Danielsson, despite his claim, was not the one behind the rush to close the borders on 24 November 2015. It was the cabinet of Stefan Löfven who told him to write a letter back to them, asking for the borders to be closed.

During political week in Almedalen in July 2016, Danielsson said:

'Sweden has not been broken by these 163,000 who arrived in 2015. Has anyone been adversely affected? Show of hands!'

Danielsson had well understood the impending doom months earlier.

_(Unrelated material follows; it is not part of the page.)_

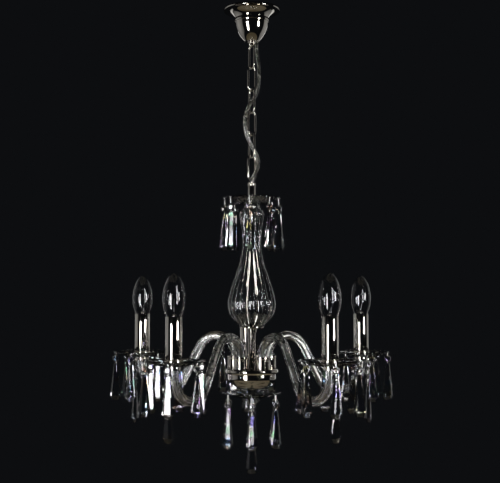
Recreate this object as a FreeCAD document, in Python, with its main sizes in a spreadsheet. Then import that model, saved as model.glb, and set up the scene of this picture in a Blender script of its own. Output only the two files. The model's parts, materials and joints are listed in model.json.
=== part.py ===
import FreeCAD
import Part
import math
import os
import re

import Sketcher
from FreeCAD import Placement, Rotation, Vector

# A five-arm crystal chandelier on a chain, in millimetres. The origin is the middle of the
# ceiling face of its canopy, +Z is up, and everything hangs below z = 0. A "depth" is a
# distance below the ceiling.

LINKS = 6
ARM_TURNS = [92.5, 18.0, 162.0, -54.0, -126.0]
CHAIN_TURN = 35.0  # degrees from +X to the plane of the canopy loop and the even links
VASE_PANELS = 20
ARM_RIBS = 12
BORE_SIDES = 6
RIM_DROP_COUNT = 6
TOP_DROP_COUNT = 8
RIM_DROPS_START = 30.0  # degrees from outwards to the first drop of a rim
TOP_DROPS_START = 40.0
DROPS_TURN = -90.0  # degrees: the rim drops hang with their broad sides to the front
SWAY_TURN = 12.0  # degrees that each is turned on its wire, to the left and right by turns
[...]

Already in September 2015 his agency went into an 'emergency condition', something he seems to have hesitated to declare for a long long time.

Following is a brief timeline provided by Johan Westerholm.

√ May 2015: The UNHCR sends out the first warning signals about things spinning out of control in Europe.

√ August 2015: Mikael Ribbenvik, Danielsson's operative chief, made the decision to prepare for a large scale refugee camp for ten thousand people in Scania.

√ At the same time, Johan's site received documentation (leaks?) about preparations to lease passenger ferries (!) to take care of the expected 'invasion'. This documentation was contracts for rentals, and it showed clearly that the Migration Agency had lost control.

√ Two weeks later, Sweden's inept Prime Minister Stefan Löfven stands in the rain in downtown Stockholm and gives his now infamous (and despised) speech with the words 'MY EUROPE DOESN'T BUILD WALLS!' Again: this is two weeks after those in the know already knew the situation was out of control.

√ 16 September 2015: Sweden's border police declare a 'national emergency' as they are close to losing control of the country's borders.

√ 21 September 2015: Sweden's border police formally declare they've now lost control.

√ Throughout the autumn of 2015, the national agency 'MSB' had been sending reports on a weekly basis to the Department of Justice (headed by Morgan Johansson) on the critical situation in the country.

√ Starting in September 2015, municipalities started sending in reports about the crisis. These reports were also sent to Morgan Johansson's Department of Justice.

√ At the end of October 2015, a number of veteran agency advisers contacted Johan in an attempt to 'get an idea of what was going on in the country' as he knew more than they did. (Morgan Johansson kept the MSB reports hidden from them.)

[It should be noted here that, in the wake of 2015, as the rise in crime in Sweden became alarming, Morgan Johansson stopped all attempts by the Central Bureau of Statistics to find out what was going on. Ed.]

√ October 2015: the administrative region known as Jämtland/Härjedalen reported that the situation was jeopardising patient security in primary and emergency healthcare.

√ November 2015: As one example, Johan points out that one third of the municipalities in the area known as Västra Götaland reported that they had 'lost control' and could no longer guarantee housing and care for newcomers. The situation in Bergslagen was even worse.

And it was first now, says Johan Westerholm, that the cabinet of Stefan Löfven reacted - by asking Anders Danielsson, head of migration, to write a letter back to them, asking them to close the borders.

Aftermath

Johan Westerholm's Ledarsidorna ('The Op-Ed Pages') was just about the only publication that reported on these developments. Sweden has some ten thousand registered journalists (!) and yet it was only one website that covered this matter?

Johan's take is that the 'climate' in Sweden was such that 'critical journalism' was simply not allowed. As for the factors behind this oppressive climate: Johan puts the blame squarely on the shoulders of Anders Danielsson and the mainstream media.

'It was only alternative media that reported accurately and impartially', says Johan Westerholm. 'And, even today, nothing has really changed.'

Sweden does not have, in effect, a cabinet at all right now. The 2014 coalition headed by the Social Democrats, itself a minority government, failed to win reelection in 2018, despite several reliable accounts of their widespread fraud. Several attempts were made to form a functional cabinet, but all have more or less failed. It's not thought that the country can survive much longer.